Aylık yayımlanan kültür sanat dergisi yenie‘nin Temmuz sayısında, İsmail Afacan’ın ilk şiir kitabı “Adımlar Sağanak” hakkında yazdığım ve Taşranın Yağmuru başlığını taşıyan yazım yer aldı.
Yazıdan tadımlık bir bölümü burada paylaşıyorum. Yazının tamamına yenie‘den ulaşabilirsiniz.
(…)
Taşra ve taşralılık kavramları; sanılanın aksine çok derin ve üzerinde ciltlerce yazı yazılabilecek birer köşe taşı misali asılı duruyor kültürel kimliklerimize yapışık bir biçimde. Teferruatlı bir açılım gerekirse bu iddiaya, Polat Onat’ın Mesut Varlık’a gönderdiği ve Nuri Bilge Ceylan’ın “Ahlat Ağacı” filminde yer verdiği mektubundan bir paragrafı anmamak olmaz:
“Hayatım boyunca ben taşramı her zaman yanımda taşıdım. Benim taşram içinde yaşadığım odamdır. Sabah kahvaltısını Batman’ın Tilmiz köyünde yapıp, akşam yemeğini İstanbul Beyoğlu’ndaki bir lokantada yemenin hiçbir zorluk içermeyen, gayet sıradan bir olay mahiyeti taşıdığı zamanlarda yaşıyoruz. Taşra olgusunu 19. yüzyılın başlarında ortaya konmuş yerel kısıtlanmışlık mahiyetiyle ele alan yaklaşım, günümüzde bence tuhaf duruyor, dahası komik kaçıyor.
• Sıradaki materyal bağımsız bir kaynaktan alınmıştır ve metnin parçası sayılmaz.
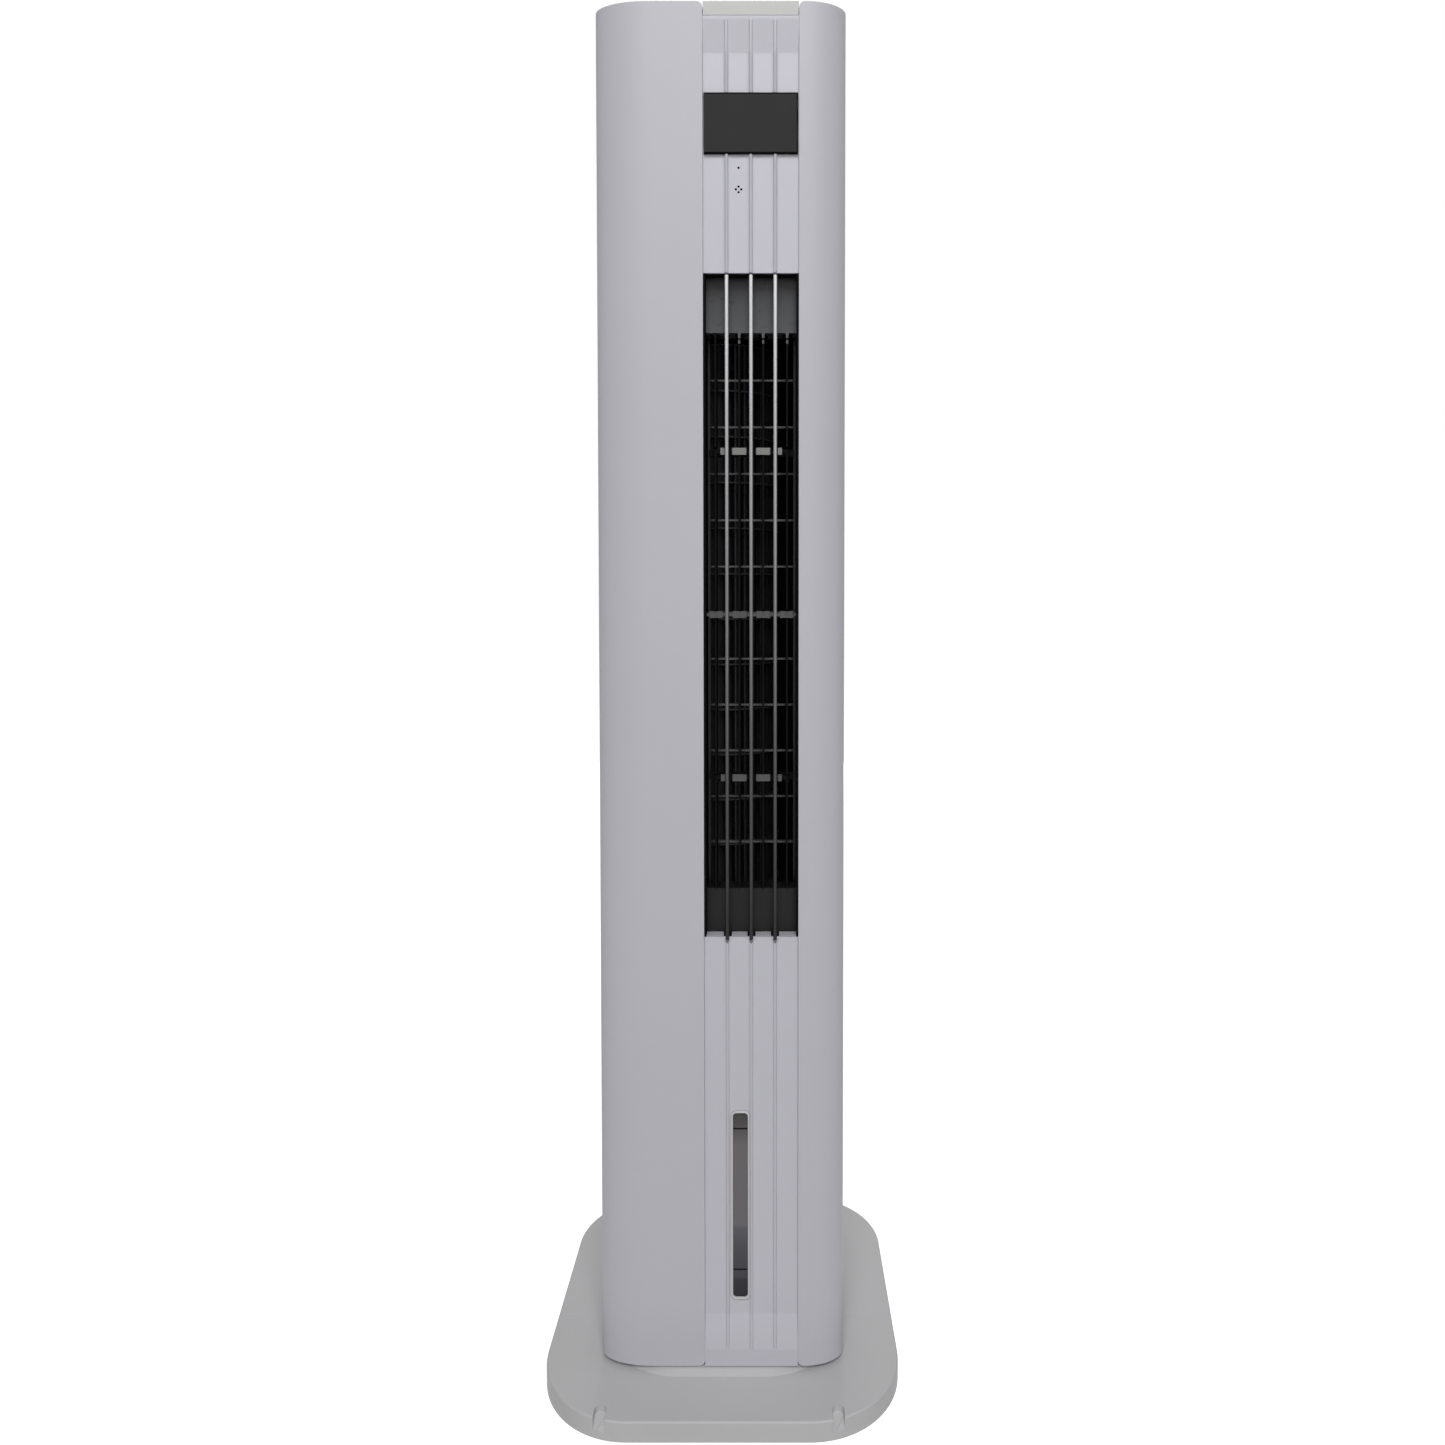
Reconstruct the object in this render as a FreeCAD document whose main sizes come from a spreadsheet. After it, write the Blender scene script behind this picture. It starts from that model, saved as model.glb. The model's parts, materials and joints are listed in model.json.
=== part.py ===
import FreeCAD, Part
import math
import os
import re

import Sketcher
from FreeCAD import Placement
from FreeCAD import Rotation
from FreeCAD import Vector

# Tower fan with a water tank, in millimetres.
# +X is to the right as one faces the outlet, +Y to the back, +Z up.
# The origin is on the floor, under the middle of the base.

SIZES = {
    # Whole object and shared clearances
    "overall_height": 1180,
    "cut_over": 1,
    "fit_gap": 0.2,
    "seam_gap": 0.3,
    "slide_gap": 0.5,
    "run_gap": 0.06,
    # Base: a two-part cover over a steel plate on rubber feet
    "base_width": 310,
    "base_depth": 314,
    "base_corner": 80,
    "base_top": 18,
    "base_rim": 0.6,
    "base_wall": 2.5,
    "base_edge": 1.6,
    "base_split": -35,
    "ramp_margin": 8,
    "ramp_rise": 3,
    "ramp_run": 11,
    "ramp_corner": 42,
    "scoop_x": 93,
    "scoop_inset": 9,
    "scoop_radius": 5,
    "scoop_wall": 2,
    "scoop_floor": 1.5,
    "plate_gap": 1.5,
    "plate_thick": 3,
    "foot_thick": 3,
    "foot_radius": 9,
    "foot_x": 112,
    "foot_y": 118,
    "foot_side_x": 128,
    "cover_screw_x": 104,
    "cover_screw_y": 100,
    "tower_screw_x": 78,
    "tower_screw_y": 68,
    "boss_radius": 5,
    "screw_radius": 2,
    "screw_head_radius": 3.8,
    "screw_head": 1.8,
    "screw_reach": 9,
    # Tower shell
    "tower_width": 212,
    "tower_depth": 204,
    "tower_bottom": 22,
    "corner_left": 30,
    "corner_right": 26,
    "corner_back": 16,
    "wall": 2.5,
    "panel_back": 60,
    "panel_round": 5,
    "lip_width": 2,
    "neck_inset": 16,
    "neck_wall": 3,
    "floor_thick": 3,
    "rail_x": 70,
    "rail_width": 6,
    "rail_height": 5,
    "rail_end": 12,
    # Front strip
    "strip_x": 25.8,
    "strip_width": 80,
    "strip_sink": 3.5,
    "cap_band": 11.5,
    "cap_thick": 3,
    "cap_sink": 1.5,
    "band_top": 17,
    "ramp_top": 21,
    "band_bottom": 14,
    "ramp_bottom": 31,
    "rib_pitch": 20.4,
    "rib_radius": 2.3,
    "rib_height": 3,
    # Outlet
    "vent_drop": 221.8,
    "vent_under_scroll": 14,
    "vent_rim": 1.3,
    "collar_depth": 14,
    "collar_wall": 2.5,
    "bar_width": 3.8,
    "bar_depth": 8,
    "groove_width": 7,
    "groove_depth": 2,
    "groove_point": 3,
    "duct_depth": 27.5,
    "duct_wall": 2.5,
    "shroud_top": 46.2,
    "shroud_bottom": 38.3,
    "shroud_wall": 2.5,
    "shroud_back": 2.5,
    # Louvers
    "louver_set_in": 26,
    "louver_front": 12,
    "louver_rear": 13,
    "louver_thick": 1.6,
    "louver_end_gap": 0.6,
    "pivot_radius": 2,
    "socket_radius": 4,
    "crank_reach": 9,
    "crank_width": 5,
    "crank_thick": 2.5,
    "hub_width": 12,
    "hub_depth": 5,
    "hub_tall": 6,
    "peg_radius": 1.5,
    "peg_head": 1,
    "link_width": 4.4,
    "link_thick": 3,
    "link_low_rise": 97,
    "link_high_drop": 101,
    "comb_rise": 237.6,
    "comb_gap": 9,
    "comb_bar": 3,
    "comb_depth": 8,
    "comb_pin": 1.8,
    "comb_slot": 3,
    # Safety grille behind the louvers
    "guard_depth": 4,
    "guard_stile": 2,
    "guard_rib": 1.6,
    "guard_count": 11,
    "guard_gap": 0.5,
    # Fan wheel and scroll
    "wheel_radius": 49,
    "wheel_inner": 38,
    "wheel_rim": 1.5,
    "wheel_under": 10,
    "wheel_over": 10.4,
    "wheel_parts": 12,
    "wheel_disc": 1.4,
    "blade_count": 36,
    "blade_thick": 1,
    "blade_lead_angle": 8,
    "blade_bow_angle": 1.5,
    "hub_radius": 10,
    "hub_height": 14,
    "shaft_radius": 4,
    "scroll_rise": 106,
    "scroll_plate": 3,
    "scroll_wall": 2.5,
    "scroll_gap": 5,
    "scroll_grow_power": 1.3,
    "scroll_start_angle": 110,
    "scroll_left": 66,
    "scroll_right": 86,
    "scroll_back": 60.5,
    "tongue_x": 35,
    "tongue_y": 42,
    "tongue_tail_x": 62,
    "tongue_tail_y": 38,
    "leg_size": 10,
    "bearing_length": 9,
    "seat_radius": 12,
    "seat_flange": 16,
    "seat_flange_thick": 3,
    # Fan motor
    "motor_radius": 40,
    "motor_length": 52,
    "motor_wall": 3,
    "motor_boss": 12,
    "ring_radius": 20,
    "ring_thick": 8,
    "rotor_radius": 20,
    "core_length": 30,
    "air_gap": 0.6,
    "strap_width": 24,
    "strap_thick": 2.5,
    "strap_x": 50,
    "strap_foot": 10,
    # Swing motor
    "swing_radius": 12,
    "swing_height": 19,
    "swing_shaft": 2.5,
    "swing_offset_x": 5,
    "swing_offset_y": 6.3,
    "swing_neck": 4.5,
    # Display and sensors
    "display_drop": 74,
    "display_height": 50,
    "display_side": 0.6,
    "display_proud": 2.7,
    "display_round": 1.2,
    "display_frame": 4,
    "display_window": 34,
    "board_drop": 3,
    "board_height": 86,
    "board_width": 72,
    "board_thick": 1.6,
    "board_stand": 4,
    "stand_x": 32,
    "stand_radius": 3,
    "digit_width": 40,
    "digit_margin": 13,
    "sensor_x": 15.5,
    "receiver_drop": 10.8,
    "receiver_size": 7,
    "thermo_drop": 28.6,
    "thermo_spread": 2.5,
    "thermo_radius": 2,
    "dot_radius": 0.95,
    # Water-level window
    "window_x": 16.3,
    "window_width": 12.7,
    "window_rise": 50,
    "window_height": 162,
    "window_round": 3,
    "window_sink": 0.4,
    "window_flange": 2,
    "window_flange_thick": 1,
    # Rear frame, grille and filter
    "tank_door_width": 181,
    "tank_door_foot": 5.5,
    "tank_door_gap": 1.5,
    "grille_width": 177,
    "grille_rise": 20.5,
    "grille_drop": 249.5,
    "grille_border": 14,
    "grille_pitch": 12,
    "grille_slot": 7,
    "grille_post": 6,
    "seat_width": 5,
    "seat_depth": 3.5,
    "filter_frame": 4,
    "filter_depth": 3,
    "filter_sheet": 0.8,
    "grip_width": 110,
    "grip_drop": 60,
    "grip_height": 35,
    "grip_depth": 24,
    "grip_wall": 2,
    "gland_x": 30,
    "gland_rise": 8,
    "gland_radius": 6.8,
    "gland_flange": 9,
    "gland_flange_thick": 2,
    "gland_bore": 3.2,
    "gland_reach": 8,
    "case_screw_x": 80,
    "case_screw_drop": 30,
    "case_screw_step": 165,
    "case_boss_gap": 2,
    "case_boss_start": 56,
    "case_boss_web": 4,
    # Drip deck and tank bay
    "deck_rise": 34,
    "deck_thick": 3,
    "deck_front": 10,
    "deck_back": 94,
    "deck_back_corner": 12,
    "bay_wall_x": 92,
    "bay_wall_thick": 2,
    "bay_wall_front": -50,
    "bay_wall_back": 90,
    "trough_x": 88,
    "trough_front": 58,
    "trough_height": 26,
    "trough_wall": 2,
    "spout_x": 35,
    "spout_y": 72,
    "spout_radius": 6,
    "spout_bore": 4,
    "spout_drop": 28,
    # Cooling pad and water tray
    "pad_half": 84,
    "pad_front": 63,
    "pad_back": 91,
    "pad_drop": 32.5,
    "pad_frame_side": 3,
    "pad_frame_lip": 2,
    "pad_frame_foot": 7,
    "pad_frame_rail": 7,
    "pad_frame_head": 5,
    "tray_height": 22,
    "tray_wall": 2,
    "tray_hole": 1.5,
    "tray_hole_pitch": 12,
    "tray_hole_count": 13,
    "tray_bridge": 9,
    # Hose
    "hose_radius": 5,
    "hose_bore": 3.5,
    "hose_bend": 22,
    "hose_x": -74,
    "hose_y": -48,
    "hose_over": 40,
    "hose_end_rise": 12,
    "hose_hole_gap": 1,
    # Coupling between tank and hose
    "nipple_rise": 18,
    "nipple_y": 6,
    "nipple_in": 14,
    "socket_half": 9,
    "socket_front": -20,
    # Water tank
    "tank_half": 86,
    "tank_front": -90,
    "tank_lift": 0.4,
    "tank_height": 236.3,
    "tank_wall": 2.5,
    "tank_front_corner": 36,
    "tank_back_corner": 6,
    "lid_thick": 3,
    "lid_hole_left": 8,
    "lid_hole_right": 66,
    "lid_hole_front": 34,
    "lid_hole_back": 84,
    "pull_width": 72,
    "pull_rise": 6,
    "pull_height": 22,
    "pull_depth": 14,
    "pull_wall": 2,
    "latch_x": 62,
    "latch_drop": 14,
    "latch_spindle": 3,
    "latch_knob": 11,
    "latch_knob_thick": 5,
    "latch_knob_bar": 5,
    "latch_knob_rise": 6,
    "latch_arm": 18,
    "latch_arm_width": 8,
    "latch_arm_thick": 2,
    "latch_arm_set": 0.5,
    # Pump
    "pump_x": -58,
    "pump_y": 50,
    "pump_radius": 24,
    "pump_foot": 3,
    "pump_chamber": 16,
    "chamber_radius": 16,
    "pump_height": 46,
    "pump_hub": 4,
    "pump_blade": 14,
    "pump_blade_thick": 2,
    "pump_blade_tall": 10,
    "pump_spindle": 1.5,
    "pump_spindle_reach": 8,
    "pump_inlet": 7,
    "pump_slot": 3,
    "riser_bore": 3.5,
    "riser_radius": 5,
    "riser_bend": 16,
    "outlet_set": 16,
    # Level float
    "float_x": 64,
    "float_y": -20,
    "float_radius": 12,
    "float_height": 14,
    "float_rise": 25,
    "float_gap": 0.6,
    "post_radius": 4,
    "post_foot": 6,
    "post_foot_thick": 3,
    # Control electronics
    "box_rise": 17,
    "box_height": 40,
    "box_left": 70,
    "box_right": 84,
    "box_front": 50,
    "box_back": 60,
    "box_wall": 2,
    "box_leg": 4,
    "box_leg_in": 9,
    "card_gap": 4,
    "card_lift": 6,
    "card_thick": 1.6,
    "part_size": 24,
    "part_tall": 18,
}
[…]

Kanımca taşra kavramı, mekânla sınırlanamayacak bir zihinsel algı biçiminin farklı varyasyonlarını tanımlayıp sınıflandırmadan somut olarak teşhis edilemez. Olayı sadece mekân algısı boyutuyla ele alma yanlışına düşülürse en temel paradigma konusunda vahim bir yanılgı içine girilmiş olur diyeceğim.” *
İsmail Afacan’ın Kaos Çocuk Parkı etiketiyle yayımlanan ilk şiir kitabı “Adımlar Sağanak” da bir taşralılık bilinci ve emek sağduyusu ile harmanlanmış, romantik bir manifesto.